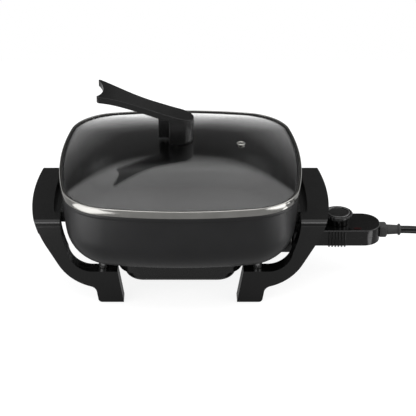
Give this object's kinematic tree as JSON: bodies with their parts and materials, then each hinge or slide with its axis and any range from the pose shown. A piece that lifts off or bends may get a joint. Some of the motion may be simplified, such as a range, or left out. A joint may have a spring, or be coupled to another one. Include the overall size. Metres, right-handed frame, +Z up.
{
  "type": "electric skillet",
  "caption": "Square electric skillet: deep coated pan on two arched side handles, loose glass lid with a lifting handle, and a plug-in temperature probe with dial and cord.",
  "frame": {"origin": "on the table under the middle of the appliance, probe included and cord left out", "axes": "+Z up from the feet, +X towards the probe and cord, -Y towards the user"},
  "size_m": [0.7433, 0.32, 0.2734],
  "materials": {
    "coated_pan": "die-cast aluminium under a black non-stick coating",
    "aluminium": "as-cast and pressed aluminium",
    "black_sheet": "satin black stoved enamel on pressed steel",
    "element_sheath": "heat-browned nickel steel sheath",
    "stainless": "polished stainless steel",
    "zinc_steel": "zinc-plated steel",
    "ceramic": "unglazed steatite",
    "phenolic": "moulded heat-proof black thermoset with a fine grain",
    "gloss_black": "smooth black polymer",
    "glass": "toughened clear glass",
    "silicone": "black silicone rubber",
    "brass": "turned and pressed brass, tinned where it makes contact",
    "lens_red": "translucent dark red lens",
    "cord_jacket": "smooth black cord jacket"
  },
  "bodies": {
    "base": {"pan": "coated_pan", "heat_plate": "aluminium", "heating_element": "element_sheath", "heater_cover": "black_sheet", "cover_screws": "zinc_steel", "terminal_block": "ceramic", "terminal_pins": "stainless", "sensor_well": "stainless", "socket_shroud": "black_sheet", "handle_spacers": "black_sheet", "handle_screws": "zinc_steel", "right_handle": "phenolic", "left_handle": "phenolic", "rubber_feet": "silicone", "right_bracket": "black_sheet", "left_bracket": "black_sheet", "right_bracket_screws": "zinc_steel", "left_bracket_screws": "zinc_steel"},
    "lid": {"lid_glass": "glass", "lid_rim": "stainless", "lid_gasket": "silicone", "vent_eyelet": "stainless", "lid_handle": "phenolic", "handle_seat": "silicone", "inner_washer": "stainless", "lid_screw": "stainless"},
    "probe": {"probe_lower_housing": "phenolic", "probe_upper_housing": "phenolic", "probe_nose": "phenolic", "probe_front_plate": "stainless", "sensor_rod": "stainless", "contact_sleeves": "brass", "thermostat_switch": "brass", "bimetal_blade": "brass", "indicator_lamp": "lens_red", "lamp_lens": "lens_red", "housing_screws": "zinc_steel", "cord_clamp": "phenolic", "strain_relief": "silicone", "cord": "cord_jacket", "cord_coil": "cord_jacket", "plug_body": "gloss_black", "plug_pins": "brass"},
    "dial": {"adjusting_spindle": "zinc_steel", "dial": "phenolic", "dial_cap": "gloss_black"}
  },
  "joints": [
    {"name": "lid_lift", "type": "slide", "parent": "base", "child": "lid", "axis": [0, 0, 1], "range_m": [0, 0.14]},
    {"name": "probe_pull", "type": "slide", "parent": "base", "child": "probe", "axis": [1, 0, 0], "range_m": [0, 0.11]},
    {"name": "dial_turn", "type": "hinge", "parent": "probe", "child": "dial", "pos_m": [0.1773, 0, 0.087], "axis": [0, 0, 1], "range_deg": [-285, 0]}
  ]
}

WRITTEN TASK:
Everything in the listing above should be restated exactly.

TASK OUTPUT:
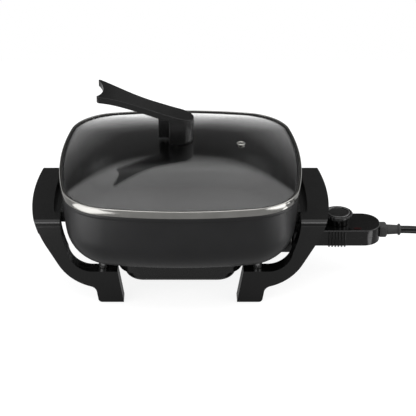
Give this object's kinematic tree as JSON: bodies with their parts and materials, then each hinge or slide with its axis and any range from the pose shown. A piece that lifts off or bends may get a joint. Some of the motion may be simplified, such as a range, or left out. A joint may have a spring, or be coupled to another one. Include the overall size. Metres, right-handed frame, +Z up.
{
  "type": "electric skillet",
  "caption": "Square electric skillet: deep coated pan on two arched side handles, loose glass lid with a lifting handle, and a plug-in temperature probe with dial and cord.",
  "frame": {"origin": "on the table under the middle of the appliance, probe included and cord left out", "axes": "+Z up from the feet, +X towards the probe and cord, -Y towards the user"},
  "size_m": [0.7433, 0.32, 0.2734],
  "materials": {
    "coated_pan": "die-cast aluminium under a black non-stick coating",
    "aluminium": "as-cast and pressed aluminium",
    "black_sheet": "satin black stoved enamel on pressed steel",
    "element_sheath": "heat-browned nickel steel sheath",
    "stainless": "polished stainless steel",
    "zinc_steel": "zinc-plated steel",
    "ceramic": "unglazed steatite",
    "phenolic": "moulded heat-proof black thermoset with a fine grain",
    "gloss_black": "smooth black polymer",
    "glass": "toughened clear glass",
    "silicone": "black silicone rubber",
    "brass": "turned and pressed brass, tinned where it makes contact",
    "lens_red": "translucent dark red lens",
    "cord_jacket": "smooth black cord jacket"
  },
  "bodies": {
    "base": {"pan": "coated_pan", "heat_plate": "aluminium", "heating_element": "element_sheath", "heater_cover": "black_sheet", "cover_screws": "zinc_steel", "terminal_block": "ceramic", "terminal_pins": "stainless", "sensor_well": "stainless", "socket_shroud": "black_sheet", "handle_spacers": "black_sheet", "handle_screws": "zinc_steel", "right_handle": "phenolic", "left_handle": "phenolic", "rubber_feet": "silicone", "right_bracket": "black_sheet", "left_bracket": "black_sheet", "right_bracket_screws": "zinc_steel", "left_bracket_screws": "zinc_steel"},
    "lid": {"lid_glass": "glass", "lid_rim": "stainless", "lid_gasket": "silicone", "vent_eyelet": "stainless", "lid_handle": "phenolic", "handle_seat": "silicone", "inner_washer": "stainless", "lid_screw": "stainless"},
    "probe": {"probe_lower_housing": "phenolic", "probe_upper_housing": "phenolic", "probe_nose": "phenolic", "probe_front_plate": "stainless", "sensor_rod": "stainless", "contact_sleeves": "brass", "thermostat_switch": "brass", "bimetal_blade": "brass", "indicator_lamp": "lens_red", "lamp_lens": "lens_red", "housing_screws": "zinc_steel", "cord_clamp": "phenolic", "strain_relief": "silicone", "cord": "cord_jacket", "cord_coil": "cord_jacket", "plug_body": "gloss_black", "plug_pins": "brass"},
    "dial": {"adjusting_spindle": "zinc_steel", "dial": "phenolic", "dial_cap": "gloss_black"}
  },
  "joints": [
    {"name": "lid_lift", "type": "slide", "parent": "base", "child": "lid", "axis": [0, 0, 1], "range_m": [0, 0.14]},
    {"name": "probe_pull", "type": "slide", "parent": "base", "child": "probe", "axis": [1, 0, 0], "range_m": [0, 0.11]},
    {"name": "dial_turn", "type": "hinge", "parent": "probe", "child": "dial", "pos_m": [0.1773, 0, 0.087], "axis": [0, 0, 1], "range_deg": [-285, 0]}
  ]
}